Lynch's father is from County Kerry and she has a strong GAA background, with former Kerry footballer and manager Páidí Ó Sé being one of her cousins. Persistent rumours fuelled by the RTÉ Guide had her as granddaughter of the acclaimed Irish poet Patrick Kavanagh. Revelations concerning her links to the Marxist revolutionary Che Guevara were also discussed on RTÉ Radio 1 by songwriter, Shay Healy. This comes about through her connections to the Galwegian Patrick Lynch and his relatives who also include the naval officer Patricio Lynch, and the writers Benito Lynch and Adolfo Bioy Casares.

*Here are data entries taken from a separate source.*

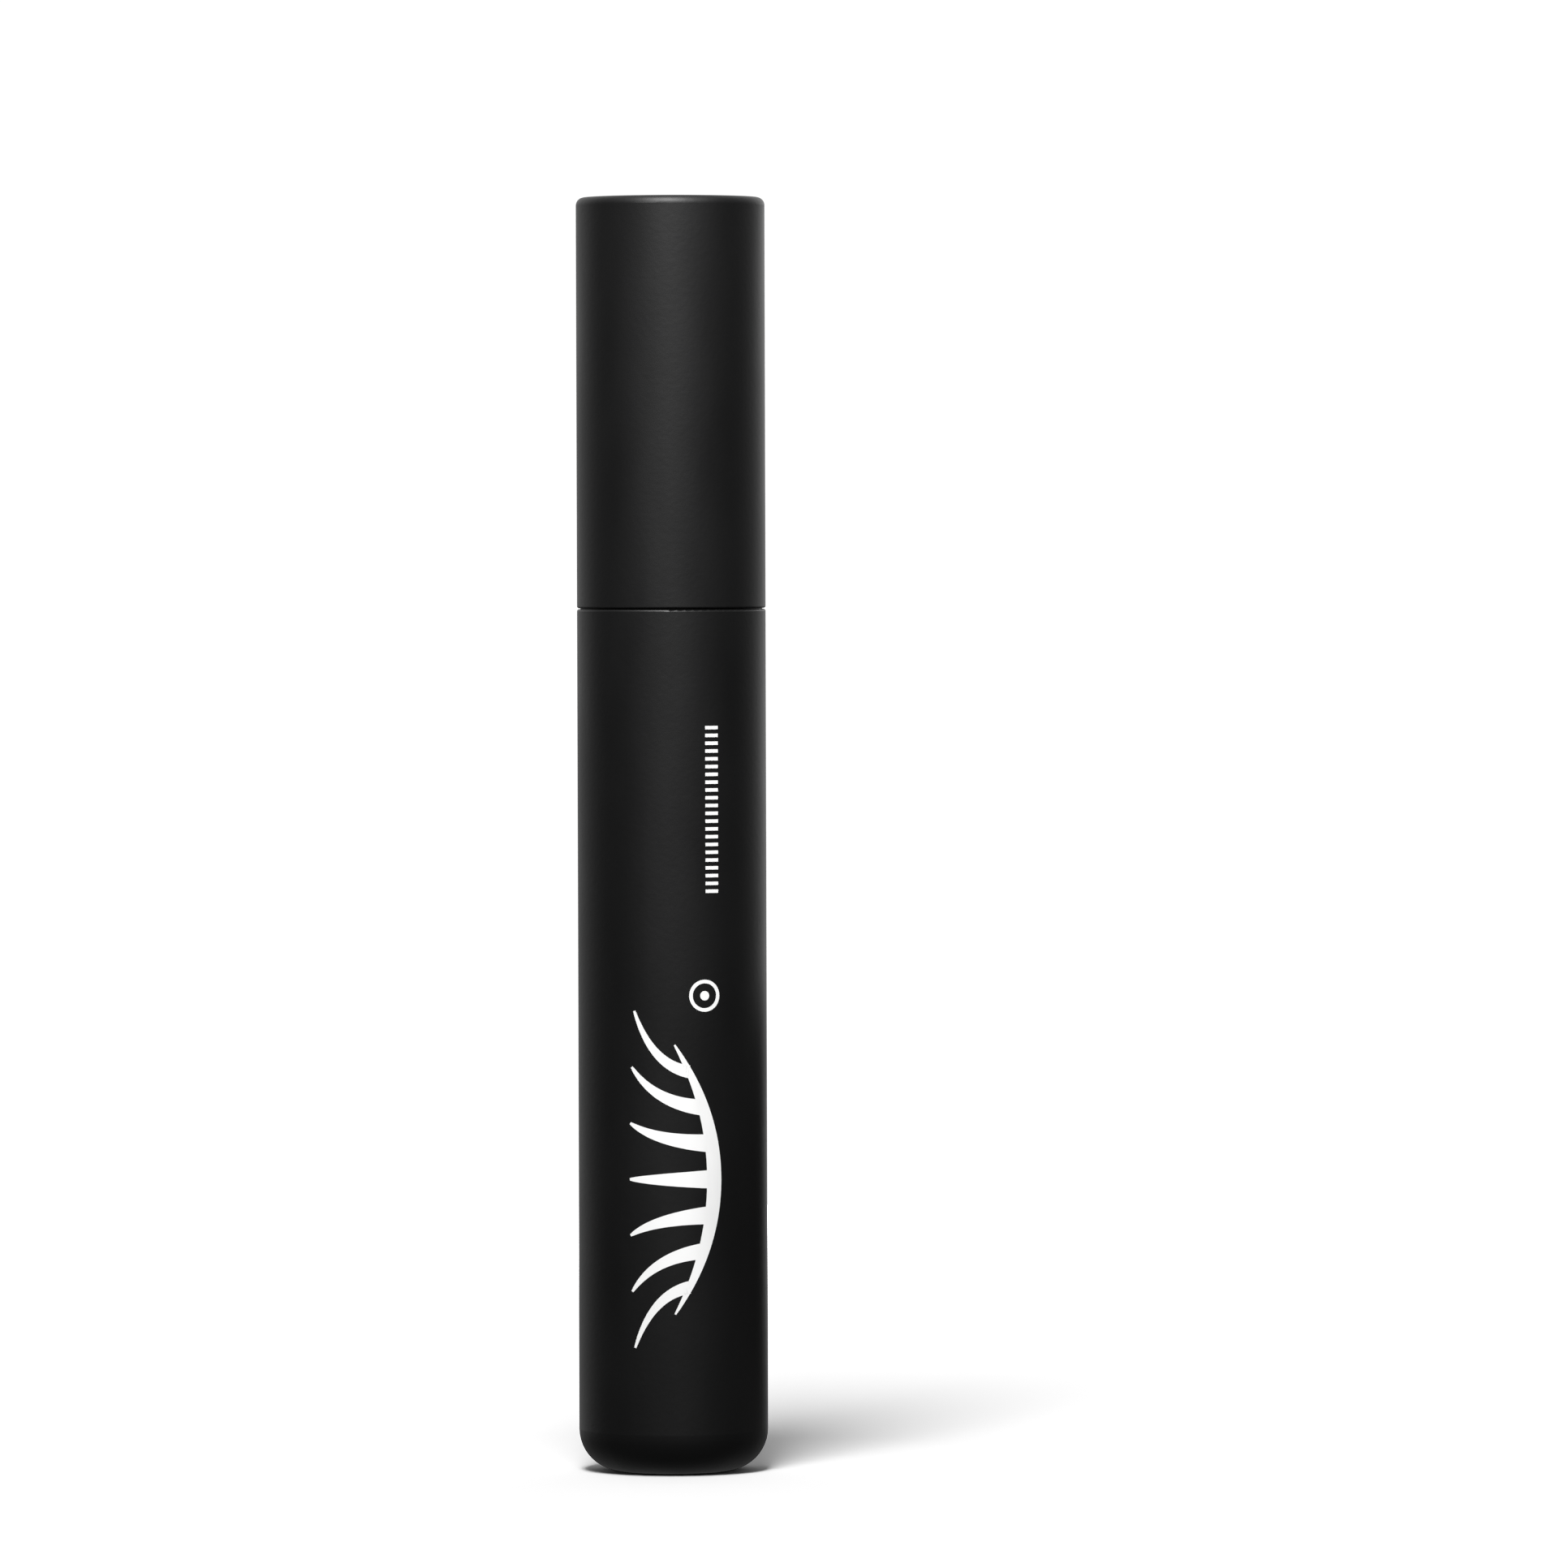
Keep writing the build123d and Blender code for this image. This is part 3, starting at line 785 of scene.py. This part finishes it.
def hairs(ends):
    """The bristles' own ends, which stand out of the clumps, and strays between the rows."""
    root_radius, end_radius = 0.05, 0.035
    farthest = brush_limit - 0.08
    stray_count = 150
    parts = []
    for angle, height, reach in ends:
        for _ in range(rng.integers(1, 4)):
            turn = angle + rng.normal(0, 0.04)
            rise = height + rng.normal(0, 0.14)
            out = min(reach * rng.uniform(0.95, 1.04), farthest)
            start = polar(0.6 * reach, angle + rng.normal(0, 0.02), rise - rng.normal(0, 0.03))
            sag = rng.normal(0, 0.03, 3)
            parts.append(hair(start, polar(out, turn, rise), sag, root_radius, end_radius))
    for _ in range(stray_count):
        height = rng.uniform(brush_tip + 0.6, brush_base - 0.3)
        angle = rng.uniform(0, 2 * math.pi)
        reach = float(brush_radius(brush_base - height))
        out = min(reach * rng.uniform(0.85, 1.05), farthest)
        end = polar(out, angle + rng.normal(0, 0.06), height + rng.normal(0, 0.25))
        sag = rng.normal(0, 0.05, 3)
        parts.append(hair(polar(1.3, angle, height), end, sag, root_radius, end_radius))
    return join(parts)


def make_brush():
    """The loaded brush, as one wet mass and the bristle ends that stand out of it."""
    edge = brush_limit + 0.2
    film_room = 8.4
    low = (-edge, -edge, wire_tip - 0.5)
    high = (edge, edge, brush_base + film_room)
    grid = DistanceGrid(low, high, grid_step)
    wet_core(grid)
    ends = clumps(grid)
    webs(grid, ends)
    drips(grid)
    bubbles(grid)
    ragged_tip(grid)
    drop_islands(grid)
    vertices, quads = surface_net(grid)
    mesh = bpy.data.meshes.new("brush_paste")
    mesh.from_pydata((vertices * MM).tolist(), [], quads.tolist())
    mesh.polygons.foreach_set("use_smooth", [True] * len(mesh.polygons))
    paste = wet_material("wet_paste", (0.004, 0.004, 0.004), 0.08, 0.02 * MM)
    mesh.materials.append(paste)
    mesh = thinned(mesh, most_paste_triangles)
    piece = bpy.data.objects.new("brush_paste", mesh)
    bpy.context.scene.collection.objects.link(piece)
    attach(piece, "applicator")
    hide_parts("bristles")
    make_piece("brush_hairs", *hairs(ends), "applicator", paste, "bristle_paste")
    finish_node("brush_wire", paste)
    finish_node("mascara_fill", wet_material("fill_paste", (0.006, 0.006, 0.006), 0.15, 0.03 * MM))


make_brush()
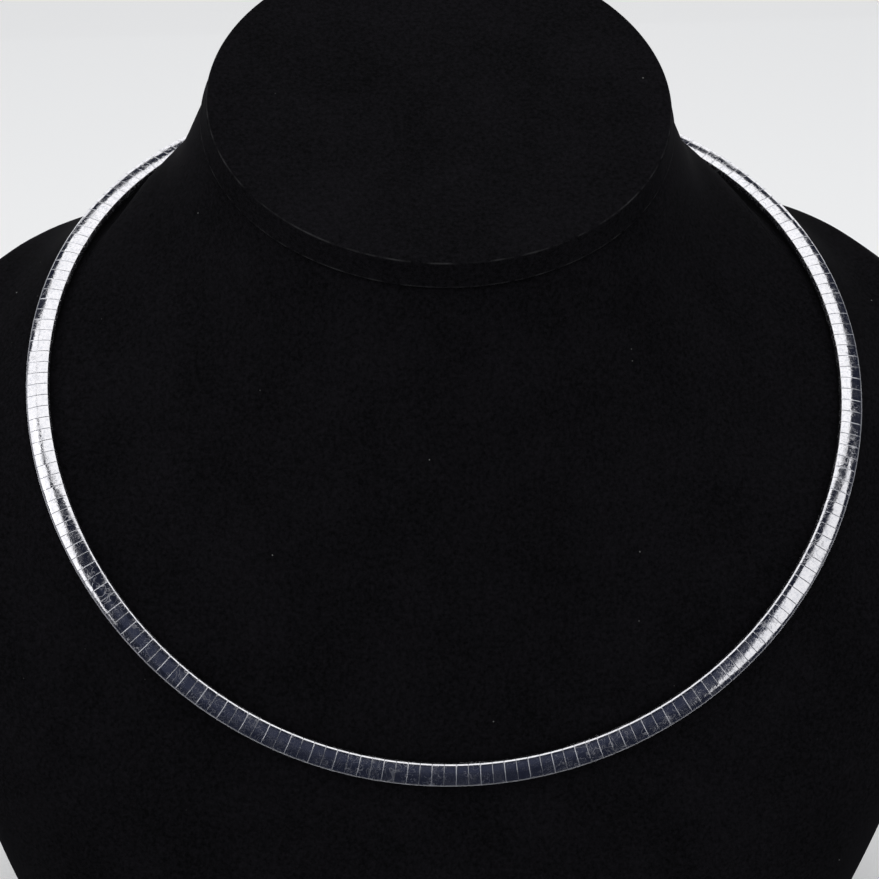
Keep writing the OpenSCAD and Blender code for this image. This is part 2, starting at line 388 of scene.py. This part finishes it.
@dataclass(frozen=True)
class BlackVelvet:
    """Short pile cotton velvet, dyed black and glued over the bust.

    The eye sees an almost black cloth whose pile lightens where it is seen edge on, a fine
    mottle where the pile lies differently, a few specks of lint and paler, rubbed edges.
    """

    name: str = "black_cotton_velvet"
    deep_hex: str = "#040405"
    raised_hex: str = "#0F0E11"
    rubbed_hex: str = "#29292A"
    lint_hex: str = "#8E8E8C"
    sheen_hex: str = "#C8C8DC"
    sheen: float = 0.012
    sheen_roughness: float = 0.4
    roughness: float = 0.95
    gloss: float = 0.04
    pile_mm: float = 0.35
    coarser: float = 2.0  # the pile is too fine to show, so it is drawn twice as coarse
    patch_mm: float = 14.0
    patch_share: float = 0.35
    thread_mm: float = 3.0
    lint_mm: float = 5.5
    lint_share: float = 0.6
    relief: float = 0.5
    relief_mm: float = 0.12
    # Where on a noise's scale each effect starts and is full
    mottle_span: tuple[float, float] = (0.48, 0.9)
    fray_span: tuple[float, float] = (0.4, 0.7)
    speck_span: tuple[float, float] = (0.036, 0.016)
    choice_span: tuple[float, float] = (0.62, 1.0)

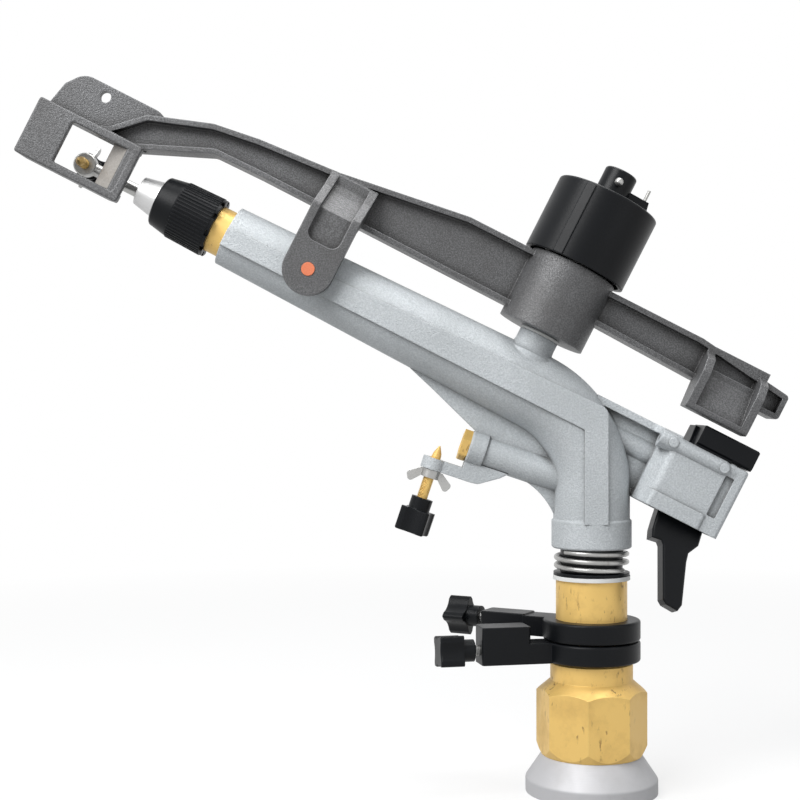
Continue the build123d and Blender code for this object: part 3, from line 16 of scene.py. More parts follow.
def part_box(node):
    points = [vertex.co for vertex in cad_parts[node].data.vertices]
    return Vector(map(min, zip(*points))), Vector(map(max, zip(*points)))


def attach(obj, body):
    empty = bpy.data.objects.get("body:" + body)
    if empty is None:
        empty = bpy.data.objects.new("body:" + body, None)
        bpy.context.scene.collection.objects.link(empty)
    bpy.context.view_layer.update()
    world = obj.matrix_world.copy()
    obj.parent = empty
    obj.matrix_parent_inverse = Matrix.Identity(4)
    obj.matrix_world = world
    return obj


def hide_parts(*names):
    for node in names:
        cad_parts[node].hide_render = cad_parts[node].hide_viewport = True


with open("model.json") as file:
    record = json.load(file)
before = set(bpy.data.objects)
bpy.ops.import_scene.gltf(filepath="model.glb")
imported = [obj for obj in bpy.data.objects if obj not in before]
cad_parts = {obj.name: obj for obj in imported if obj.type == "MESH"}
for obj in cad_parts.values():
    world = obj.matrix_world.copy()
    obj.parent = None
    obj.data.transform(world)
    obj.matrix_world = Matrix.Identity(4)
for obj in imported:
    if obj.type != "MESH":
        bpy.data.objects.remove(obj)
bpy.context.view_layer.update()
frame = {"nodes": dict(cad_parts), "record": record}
nodes = frame["nodes"]

# %% [markdown]
# ## The directions of the gun
# Most pieces lie along the barrel, which rises 27 degrees towards -X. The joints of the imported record
# hold these directions and the foot of the arm's shaft. The elbow, where the lines of the barrel and
# the column meet, lies behind and below that foot, and everything on the barrel is measured from it.

# %% Directions and places from the joints, in millimetres from the elbow
joints = {joint["name"]: joint for joint in frame["record"]["behaviour"]["joints"]}
ALONG = Vector(joints["trip_swing"]["axis"])
UPWARD = Vector(joints["arm_swing"]["axis"])
NEAR = Vector((0.0, -1.0, 0.0))
MM = 0.001
SHAFT_ALONG, SHAFT_UP = 46.8, 50.0
shaft_foot = Vector(joints["arm_swing"]["pos_m"])
elbow = shaft_foot - ALONG * (SHAFT_ALONG * MM) - UPWARD * (SHAFT_UP * MM)


def spot(along, up=0.0, near=0.0):
    """A point from millimetres along the barrel, square to it and towards the near side."""
    return elbow + ALONG * (along * MM) + UPWARD * (up * MM) + NEAR * (near * MM)


print("elbow", [round(value, 4) for value in elbow])

# %% [markdown]
# ## Camera
# A level camera at the height of the photograph's middle, 0.8 m from the gun. At the plane of the
# turning axis the picture is 0.44 m wide, which sets the lens.

# %% Camera
CAMERA_DISTANCE = 0.797
CAMERA_SIDE = -0.1053
CAMERA_HEIGHT = 0.2145
PICTURE_WIDTH = 0.440
SENSOR = 36.0
camera_data = bpy.data.cameras.new("camera")
camera_data.sensor_width = SENSOR
camera_data.lens = SENSOR * CAMERA_DISTANCE / PICTURE_WIDTH
camera = bpy.data.objects.new("camera", camera_data)
camera.location = (CAMERA_SIDE, -CAMERA_DISTANCE, CAMERA_HEIGHT)
camera.rotation_euler = (math.radians(90), 0, 0)
bpy.context.scene.collection.objects.link(camera)
bpy.context.scene.camera = camera
bpy.context.scene.view_settings.view_transform = "Standard"
print("lens", round(camera_data.lens, 1))

# %% [markdown]
# ## Small helpers for node trees
# A node tree is easier to read when each node is made, set and wired in one call. A socket is named
# by its label, or by its number after an underscore where several share a label.


# %% Node helpers
def add_node(tree, kind, settings=None, **inputs):
    """Adds a node, sets its fields and its sockets; a socket given as an output is linked."""
    node = tree.nodes.new(kind)
    for field, value in (settings or {}).items():
        setattr(node, field, value)
    for name, value in inputs.items():
        key = int(name[1:]) if name[0] == "_" else name.replace("_", " ")
        socket = node.inputs[key]
        if isinstance(value, bpy.types.NodeSocket):
            tree.links.new(value, socket)
        else:
            socket.default_value = value
    return node


def mixed(tree, factor, first, second, blend="MIX"):
    """A colour mix; returns its output socket."""
    settings = {"data_type": "RGBA", "blend_type": blend}
    return add_node(tree, "ShaderNodeMix", settings, _0=factor, _6=first, _7=second).outputs[2]


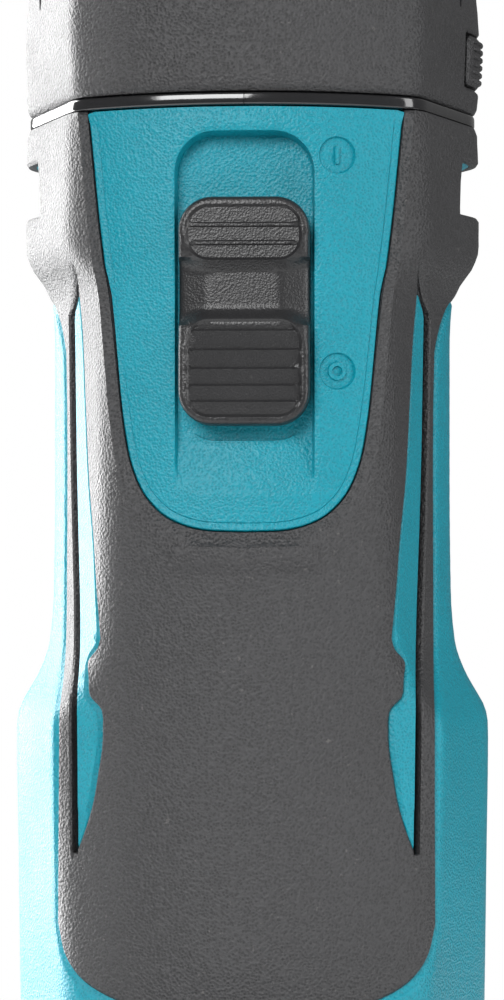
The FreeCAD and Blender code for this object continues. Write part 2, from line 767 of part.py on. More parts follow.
def build_bearing(name, bore, outer, low, height, balls):
    """A deep-groove bearing: two grooved rings and its balls."""
    path = (bore + outer) / 2
    ball = (outer - bore) * 0.27
    lip = (outer - bore) * 0.18
    middle = low + height / 2
    groove = doc.addObject("Part::Torus", name + "_groove")
    groove.Radius1, groove.Radius2 = path, ball + 0.06
    groove.Placement.Base = V(0, 0, middle)
    rings = []
    for part, inner_r, outer_r in (("outer", path + lip, outer), ("inner", bore, path - lip)):
        tube = cut(f"{name}_{part}_tube", rod(f"{name}_{part}_a", outer_r, low, low + height),
                   rod(f"{name}_{part}_b", inner_r, low - 1, low + height + 1))
        rings.append(cut(f"{name}_{part}", tube, groove))
    spheres = []
    for n in range(balls):
        turn = 2 * math.pi * n / balls
        sphere = doc.addObject("Part::Sphere", f"{name}_ball_{n}")
        sphere.Radius = ball
        sphere.Placement.Base = V(path * math.cos(turn), path * math.sin(turn), middle)
        spheres.append(sphere)
    return [*rings, group(name + "_balls", spheres)]


def build_spindle():
    """The spindle with its two bearings, the collet and the collet nut."""
    spindle = turned("spindle", [
        (0, "spindle_foot"), ("shaft_radius", "spindle_foot"), ("shaft_radius", 205), (5, 205),
        (5, "lock_level - 4"), ("nose_journal", "lock_level - 4"), ("nose_journal", 243),
        (7.6, 243), (7.6, "nose_bearing_base"), ("nose_journal", "nose_bearing_base"),
        ("nose_journal", "nose_top - 0.4"), ("spindle_flange", "nose_top - 0.4"),
        ("spindle_flange", 259), ("thread_radius", 259), ("thread_radius", "thread_top"),
        (5.5, "thread_top"), (3.4, 252), (1.9, 252), (1.9, 240), (0, 240),
    ])
    collet_block = turned("collet_block", [
        ("collet_bore", 254), (3.5, 254), (5.05, "thread_top - 1"), (5.5, "thread_top + 0.5"),
        (5.5, "thread_top + 1.5"), (4.2, "collet_top"), ("collet_bore", "collet_top"),
    ])
    slits = [
        box("collet_slit_x", (-9, 9), (-0.3, 0.3), (259, 280)),
        box("collet_slit_y", (-0.3, 0.3), (-9, 9), (259, 280)),
    ]
    collet = cut("collet", collet_block, *slits)

    nut = doc.addObject("PartDesign::Body", "nut_hexagon")
    flat = "nut_flats / 2"
    corner = "nut_flats / 1.7320508"
    half = "nut_flats / 3.4641016"
    hexagon = [(corner, 0), (half, flat), (f"-({half})", flat), (f"-({corner})", 0),
               (f"-({half})", f"-({flat})"), (half, f"-({flat})")]
    pad(nut, outline_sketch(nut, "hexagon", "XY_Plane", hexagon, "nut_base"), "nut_top - nut_base")
    nut_envelope = turned("nut_envelope", [
        ("thread_radius + 0.08", "nut_base"), (9.8, "nut_base"), (11.2, "nut_base + 1"),
        (11.2, "nut_base + 8.6"), (8.6, "nut_top - 3.2"), (8.6, "nut_top - 1"), (7.4, "nut_top"),
        (4.5, "nut_top"), (4.5, "collet_top - 0.1"), (5.75, "thread_top + 1.6"),
        (5.75, "thread_top + 0.3"), ("thread_radius + 0.08", "thread_top + 0.3"),
    ])
    collet_nut = common("collet_nut", nut, nut_envelope)
    nose_bearing = build_bearing("front_bearing", 6, 14, 246, 8, 8)
    rear_bearing = build_bearing("rear_bearing", 4, 11, 130, 7, 7)
    return [spindle, collet, collet_nut, *nose_bearing, *rear_bearing]


# ---------------------------------------------------------------- motor, fan and electronics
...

Lynch currently resides in Kilmainham, a suburb of Dublin. Long-term friends, who include the singer Brian Kennedy and the television presenter Brendan Courtney, often visit to watch her television shows with her. Lynch's preferred radio station is RTÉ lyric fm, which she listens to for its music. Lynch describes herself as "a bit minimalistic as regards possessions", donating most of her music collection (which included Adam Ant and Alison Moyet) to Oxfam when she moved house.